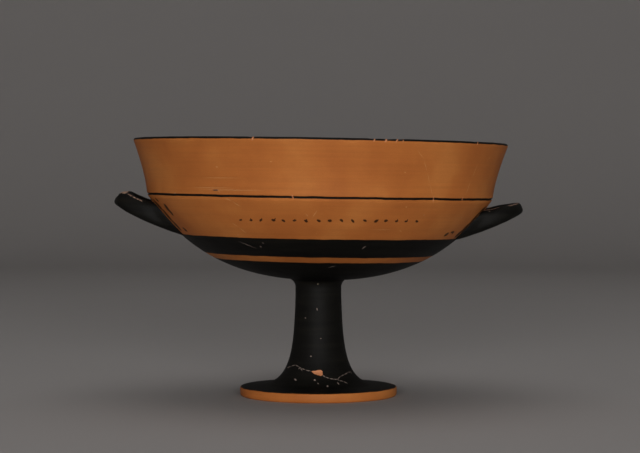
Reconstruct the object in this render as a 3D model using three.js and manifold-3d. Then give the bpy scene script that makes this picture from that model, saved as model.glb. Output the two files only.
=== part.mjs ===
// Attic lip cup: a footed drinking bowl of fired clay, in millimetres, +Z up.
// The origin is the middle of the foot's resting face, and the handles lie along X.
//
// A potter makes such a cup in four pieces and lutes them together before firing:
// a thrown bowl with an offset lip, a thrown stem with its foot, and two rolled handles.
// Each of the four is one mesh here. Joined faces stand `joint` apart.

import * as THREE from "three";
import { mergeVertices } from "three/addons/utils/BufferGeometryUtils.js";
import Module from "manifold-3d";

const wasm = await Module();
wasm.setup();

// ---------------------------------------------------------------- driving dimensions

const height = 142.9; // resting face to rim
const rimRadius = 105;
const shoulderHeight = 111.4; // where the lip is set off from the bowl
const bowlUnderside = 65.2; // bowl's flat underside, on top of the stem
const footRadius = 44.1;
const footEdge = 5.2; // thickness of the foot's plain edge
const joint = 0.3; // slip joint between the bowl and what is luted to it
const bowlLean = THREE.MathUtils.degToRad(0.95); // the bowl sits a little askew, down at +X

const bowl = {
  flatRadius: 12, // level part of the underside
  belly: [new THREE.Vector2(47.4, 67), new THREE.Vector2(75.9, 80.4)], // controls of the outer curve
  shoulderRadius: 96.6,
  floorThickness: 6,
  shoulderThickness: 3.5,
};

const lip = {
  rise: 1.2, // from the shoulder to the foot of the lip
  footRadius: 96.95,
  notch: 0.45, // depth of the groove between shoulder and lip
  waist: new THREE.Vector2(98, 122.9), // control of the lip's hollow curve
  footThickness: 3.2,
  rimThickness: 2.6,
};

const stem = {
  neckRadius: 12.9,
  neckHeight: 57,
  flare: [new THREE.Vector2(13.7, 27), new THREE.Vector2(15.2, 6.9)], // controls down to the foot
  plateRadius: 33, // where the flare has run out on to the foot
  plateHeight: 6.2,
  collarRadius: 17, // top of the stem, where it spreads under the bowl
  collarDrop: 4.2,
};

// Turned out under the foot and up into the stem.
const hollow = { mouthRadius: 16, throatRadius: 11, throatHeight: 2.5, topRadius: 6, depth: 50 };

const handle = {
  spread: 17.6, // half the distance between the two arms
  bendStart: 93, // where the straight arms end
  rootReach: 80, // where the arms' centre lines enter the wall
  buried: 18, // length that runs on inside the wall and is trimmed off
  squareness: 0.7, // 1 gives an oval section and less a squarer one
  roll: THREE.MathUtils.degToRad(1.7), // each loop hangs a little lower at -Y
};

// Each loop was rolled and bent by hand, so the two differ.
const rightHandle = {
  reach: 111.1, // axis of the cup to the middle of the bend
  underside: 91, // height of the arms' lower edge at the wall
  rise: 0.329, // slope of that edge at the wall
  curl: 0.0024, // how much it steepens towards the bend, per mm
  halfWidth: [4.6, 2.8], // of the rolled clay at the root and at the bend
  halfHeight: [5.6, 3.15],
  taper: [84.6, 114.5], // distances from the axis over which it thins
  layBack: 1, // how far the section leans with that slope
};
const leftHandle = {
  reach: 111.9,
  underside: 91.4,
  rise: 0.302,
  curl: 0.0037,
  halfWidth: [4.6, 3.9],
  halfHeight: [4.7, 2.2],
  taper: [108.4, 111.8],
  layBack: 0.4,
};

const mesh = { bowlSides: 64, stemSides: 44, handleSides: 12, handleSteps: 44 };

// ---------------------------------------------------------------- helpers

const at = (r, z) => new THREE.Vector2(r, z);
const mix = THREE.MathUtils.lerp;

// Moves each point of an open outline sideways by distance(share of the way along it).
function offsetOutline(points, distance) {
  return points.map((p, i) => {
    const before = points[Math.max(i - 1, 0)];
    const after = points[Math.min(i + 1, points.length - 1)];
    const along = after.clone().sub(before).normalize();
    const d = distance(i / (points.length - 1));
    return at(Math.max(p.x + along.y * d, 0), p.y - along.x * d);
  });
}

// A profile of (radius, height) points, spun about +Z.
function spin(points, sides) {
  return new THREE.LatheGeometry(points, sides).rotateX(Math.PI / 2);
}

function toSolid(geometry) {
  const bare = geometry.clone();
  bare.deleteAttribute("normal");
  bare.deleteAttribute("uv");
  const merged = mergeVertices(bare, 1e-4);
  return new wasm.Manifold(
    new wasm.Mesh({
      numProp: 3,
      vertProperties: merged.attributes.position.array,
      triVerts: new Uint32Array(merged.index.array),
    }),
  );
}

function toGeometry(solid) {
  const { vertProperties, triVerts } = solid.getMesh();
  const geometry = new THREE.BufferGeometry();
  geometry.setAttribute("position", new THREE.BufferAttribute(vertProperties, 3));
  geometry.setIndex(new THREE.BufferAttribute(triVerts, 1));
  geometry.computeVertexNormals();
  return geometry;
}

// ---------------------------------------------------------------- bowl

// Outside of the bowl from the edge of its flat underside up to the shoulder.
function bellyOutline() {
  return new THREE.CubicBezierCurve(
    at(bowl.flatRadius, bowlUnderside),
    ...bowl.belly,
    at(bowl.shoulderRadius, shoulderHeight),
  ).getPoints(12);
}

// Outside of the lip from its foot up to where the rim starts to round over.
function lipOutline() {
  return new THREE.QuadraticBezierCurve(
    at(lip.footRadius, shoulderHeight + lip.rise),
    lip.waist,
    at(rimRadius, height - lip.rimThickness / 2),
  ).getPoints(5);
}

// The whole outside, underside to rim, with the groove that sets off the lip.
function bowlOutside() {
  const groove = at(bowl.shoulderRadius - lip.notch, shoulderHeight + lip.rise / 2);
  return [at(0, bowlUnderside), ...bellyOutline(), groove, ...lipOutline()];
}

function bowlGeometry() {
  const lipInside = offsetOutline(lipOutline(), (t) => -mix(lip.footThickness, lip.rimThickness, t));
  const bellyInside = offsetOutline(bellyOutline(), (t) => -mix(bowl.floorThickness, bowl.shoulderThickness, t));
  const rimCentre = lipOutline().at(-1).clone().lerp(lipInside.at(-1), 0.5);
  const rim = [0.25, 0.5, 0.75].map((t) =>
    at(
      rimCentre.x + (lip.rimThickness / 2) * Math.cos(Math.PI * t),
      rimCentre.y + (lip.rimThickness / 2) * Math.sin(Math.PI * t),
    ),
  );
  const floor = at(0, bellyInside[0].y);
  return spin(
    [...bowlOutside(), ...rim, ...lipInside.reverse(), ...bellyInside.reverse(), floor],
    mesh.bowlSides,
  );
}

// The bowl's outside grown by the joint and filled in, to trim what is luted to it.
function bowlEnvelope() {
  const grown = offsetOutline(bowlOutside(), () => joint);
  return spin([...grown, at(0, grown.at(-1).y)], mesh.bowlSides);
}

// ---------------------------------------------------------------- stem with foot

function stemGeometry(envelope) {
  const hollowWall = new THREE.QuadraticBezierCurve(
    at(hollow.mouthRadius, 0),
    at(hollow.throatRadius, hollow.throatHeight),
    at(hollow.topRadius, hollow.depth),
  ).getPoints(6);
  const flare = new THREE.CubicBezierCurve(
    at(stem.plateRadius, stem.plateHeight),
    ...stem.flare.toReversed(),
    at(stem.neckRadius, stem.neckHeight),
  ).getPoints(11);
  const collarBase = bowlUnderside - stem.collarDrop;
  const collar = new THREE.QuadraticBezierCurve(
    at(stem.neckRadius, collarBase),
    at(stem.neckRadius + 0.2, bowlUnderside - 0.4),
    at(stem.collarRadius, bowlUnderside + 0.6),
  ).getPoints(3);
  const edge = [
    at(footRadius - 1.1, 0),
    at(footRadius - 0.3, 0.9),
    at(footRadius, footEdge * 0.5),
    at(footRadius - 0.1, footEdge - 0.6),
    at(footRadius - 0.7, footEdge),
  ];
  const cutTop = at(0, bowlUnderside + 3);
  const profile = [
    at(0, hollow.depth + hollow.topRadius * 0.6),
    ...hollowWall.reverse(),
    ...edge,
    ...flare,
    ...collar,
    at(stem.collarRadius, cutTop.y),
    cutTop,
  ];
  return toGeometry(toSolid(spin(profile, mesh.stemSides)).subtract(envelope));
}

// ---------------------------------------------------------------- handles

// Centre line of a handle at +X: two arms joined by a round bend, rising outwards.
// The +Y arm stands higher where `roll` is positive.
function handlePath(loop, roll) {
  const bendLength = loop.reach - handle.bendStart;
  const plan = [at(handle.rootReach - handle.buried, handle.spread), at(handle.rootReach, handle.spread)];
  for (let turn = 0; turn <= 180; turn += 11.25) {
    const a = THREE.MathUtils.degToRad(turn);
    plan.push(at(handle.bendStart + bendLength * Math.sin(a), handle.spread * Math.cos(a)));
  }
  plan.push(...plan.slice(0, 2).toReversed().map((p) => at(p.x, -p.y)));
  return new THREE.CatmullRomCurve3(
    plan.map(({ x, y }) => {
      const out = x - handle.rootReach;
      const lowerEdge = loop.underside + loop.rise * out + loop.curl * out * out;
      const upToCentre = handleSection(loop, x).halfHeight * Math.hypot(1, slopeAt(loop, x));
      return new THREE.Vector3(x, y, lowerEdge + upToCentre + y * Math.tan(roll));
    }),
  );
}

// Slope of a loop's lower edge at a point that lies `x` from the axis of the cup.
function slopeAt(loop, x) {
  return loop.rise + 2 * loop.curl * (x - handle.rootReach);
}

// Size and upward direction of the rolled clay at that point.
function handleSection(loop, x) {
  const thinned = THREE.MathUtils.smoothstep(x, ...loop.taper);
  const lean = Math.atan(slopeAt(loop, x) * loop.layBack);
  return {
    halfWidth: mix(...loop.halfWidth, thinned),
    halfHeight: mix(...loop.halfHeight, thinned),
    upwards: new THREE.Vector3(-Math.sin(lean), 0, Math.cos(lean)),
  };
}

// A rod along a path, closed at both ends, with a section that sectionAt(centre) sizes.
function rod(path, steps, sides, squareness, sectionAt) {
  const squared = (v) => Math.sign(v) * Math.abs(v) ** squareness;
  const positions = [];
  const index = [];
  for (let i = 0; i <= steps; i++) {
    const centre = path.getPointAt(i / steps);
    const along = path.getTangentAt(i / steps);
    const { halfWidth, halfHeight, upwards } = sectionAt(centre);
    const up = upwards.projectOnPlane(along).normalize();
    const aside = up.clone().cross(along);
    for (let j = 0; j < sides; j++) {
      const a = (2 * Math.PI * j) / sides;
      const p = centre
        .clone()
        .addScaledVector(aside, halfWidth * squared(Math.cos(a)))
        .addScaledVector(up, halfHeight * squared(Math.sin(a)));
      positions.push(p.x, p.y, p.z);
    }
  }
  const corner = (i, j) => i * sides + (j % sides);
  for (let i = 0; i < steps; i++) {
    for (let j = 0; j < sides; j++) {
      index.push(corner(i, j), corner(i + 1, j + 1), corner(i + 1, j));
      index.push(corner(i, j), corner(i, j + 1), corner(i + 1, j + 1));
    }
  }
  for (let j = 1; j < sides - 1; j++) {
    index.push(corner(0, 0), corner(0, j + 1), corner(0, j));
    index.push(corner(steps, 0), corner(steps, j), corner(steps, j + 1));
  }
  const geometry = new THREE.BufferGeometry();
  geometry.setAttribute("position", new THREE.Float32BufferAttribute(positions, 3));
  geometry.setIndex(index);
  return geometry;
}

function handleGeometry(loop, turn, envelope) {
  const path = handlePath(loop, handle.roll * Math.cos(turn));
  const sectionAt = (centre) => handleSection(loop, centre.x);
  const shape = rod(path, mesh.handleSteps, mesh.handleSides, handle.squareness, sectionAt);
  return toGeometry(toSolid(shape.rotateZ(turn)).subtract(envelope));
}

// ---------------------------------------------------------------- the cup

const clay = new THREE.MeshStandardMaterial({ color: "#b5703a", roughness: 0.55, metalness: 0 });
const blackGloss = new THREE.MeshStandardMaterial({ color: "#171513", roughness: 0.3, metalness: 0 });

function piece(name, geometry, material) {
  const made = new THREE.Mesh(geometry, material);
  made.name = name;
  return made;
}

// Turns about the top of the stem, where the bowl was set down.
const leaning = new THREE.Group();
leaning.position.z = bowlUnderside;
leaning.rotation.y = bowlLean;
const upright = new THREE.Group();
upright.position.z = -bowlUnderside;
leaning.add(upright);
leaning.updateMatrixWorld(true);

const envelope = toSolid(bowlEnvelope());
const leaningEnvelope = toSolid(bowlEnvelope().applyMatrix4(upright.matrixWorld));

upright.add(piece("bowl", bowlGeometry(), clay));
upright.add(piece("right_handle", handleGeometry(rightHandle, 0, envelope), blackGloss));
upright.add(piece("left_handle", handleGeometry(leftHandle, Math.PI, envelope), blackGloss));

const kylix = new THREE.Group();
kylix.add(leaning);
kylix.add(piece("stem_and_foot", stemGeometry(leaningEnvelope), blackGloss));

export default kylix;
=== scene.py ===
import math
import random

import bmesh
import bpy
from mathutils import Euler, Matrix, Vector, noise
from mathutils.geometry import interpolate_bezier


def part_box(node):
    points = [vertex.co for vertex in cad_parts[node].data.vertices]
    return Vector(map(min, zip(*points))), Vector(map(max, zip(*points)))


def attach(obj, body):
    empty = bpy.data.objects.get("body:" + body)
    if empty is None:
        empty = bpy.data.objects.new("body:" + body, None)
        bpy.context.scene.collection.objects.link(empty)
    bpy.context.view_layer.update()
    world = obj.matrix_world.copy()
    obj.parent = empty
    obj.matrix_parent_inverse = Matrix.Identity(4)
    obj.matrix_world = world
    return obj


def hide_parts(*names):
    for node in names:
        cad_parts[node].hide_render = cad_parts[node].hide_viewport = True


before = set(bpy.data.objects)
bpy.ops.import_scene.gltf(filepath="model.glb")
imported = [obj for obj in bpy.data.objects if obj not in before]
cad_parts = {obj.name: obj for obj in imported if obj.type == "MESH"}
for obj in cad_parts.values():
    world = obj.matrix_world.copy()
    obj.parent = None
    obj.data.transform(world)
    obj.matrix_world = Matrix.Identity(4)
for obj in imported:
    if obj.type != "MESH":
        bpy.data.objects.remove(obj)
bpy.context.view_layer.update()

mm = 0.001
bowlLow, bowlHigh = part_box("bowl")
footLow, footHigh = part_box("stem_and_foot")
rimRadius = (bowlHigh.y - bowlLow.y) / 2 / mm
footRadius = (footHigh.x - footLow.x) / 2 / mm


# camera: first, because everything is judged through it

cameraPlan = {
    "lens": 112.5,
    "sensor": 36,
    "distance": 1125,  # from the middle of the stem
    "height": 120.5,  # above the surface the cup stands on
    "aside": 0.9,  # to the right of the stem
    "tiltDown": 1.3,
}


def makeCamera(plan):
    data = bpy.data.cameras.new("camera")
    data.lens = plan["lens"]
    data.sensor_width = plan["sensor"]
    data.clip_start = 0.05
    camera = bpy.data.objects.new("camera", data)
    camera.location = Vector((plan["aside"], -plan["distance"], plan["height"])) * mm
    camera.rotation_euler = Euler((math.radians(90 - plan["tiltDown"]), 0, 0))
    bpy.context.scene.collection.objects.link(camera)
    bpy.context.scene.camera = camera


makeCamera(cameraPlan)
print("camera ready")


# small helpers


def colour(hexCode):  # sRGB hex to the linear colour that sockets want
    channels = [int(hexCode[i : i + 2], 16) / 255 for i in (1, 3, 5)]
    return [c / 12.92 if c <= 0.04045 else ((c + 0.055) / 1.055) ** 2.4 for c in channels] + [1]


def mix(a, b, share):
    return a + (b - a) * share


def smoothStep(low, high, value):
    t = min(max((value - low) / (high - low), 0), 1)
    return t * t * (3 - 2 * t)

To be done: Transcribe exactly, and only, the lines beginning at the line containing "was set down." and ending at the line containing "cad_parts[node].hide_render = cad_parts[node].hide_viewport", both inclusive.

Written answer:
// Turns about the top of the stem, where the bowl was set down.
const leaning = new THREE.Group();
leaning.position.z = bowlUnderside;
leaning.rotation.y = bowlLean;
const upright = new THREE.Group();
upright.position.z = -bowlUnderside;
leaning.add(upright);
leaning.updateMatrixWorld(true);

const envelope = toSolid(bowlEnvelope());
const leaningEnvelope = toSolid(bowlEnvelope().applyMatrix4(upright.matrixWorld));

upright.add(piece("bowl", bowlGeometry(), clay));
upright.add(piece("right_handle", handleGeometry(rightHandle, 0, envelope), blackGloss));
upright.add(piece("left_handle", handleGeometry(leftHandle, Math.PI, envelope), blackGloss));

const kylix = new THREE.Group();
kylix.add(leaning);
kylix.add(piece("stem_and_foot", stemGeometry(leaningEnvelope), blackGloss));

export default kylix;
=== scene.py ===
import math
import random

import bmesh
import bpy
from mathutils import Euler, Matrix, Vector, noise
from mathutils.geometry import interpolate_bezier


def part_box(node):
    points = [vertex.co for vertex in cad_parts[node].data.vertices]
    return Vector(map(min, zip(*points))), Vector(map(max, zip(*points)))


def attach(obj, body):
    empty = bpy.data.objects.get("body:" + body)
    if empty is None:
        empty = bpy.data.objects.new("body:" + body, None)
        bpy.context.scene.collection.objects.link(empty)
    bpy.context.view_layer.update()
    world = obj.matrix_world.copy()
    obj.parent = empty
    obj.matrix_parent_inverse = Matrix.Identity(4)
    obj.matrix_world = world
    return obj


def hide_parts(*names):
    for node in names:
        cad_parts[node].hide_render = cad_parts[node].hide_viewport = True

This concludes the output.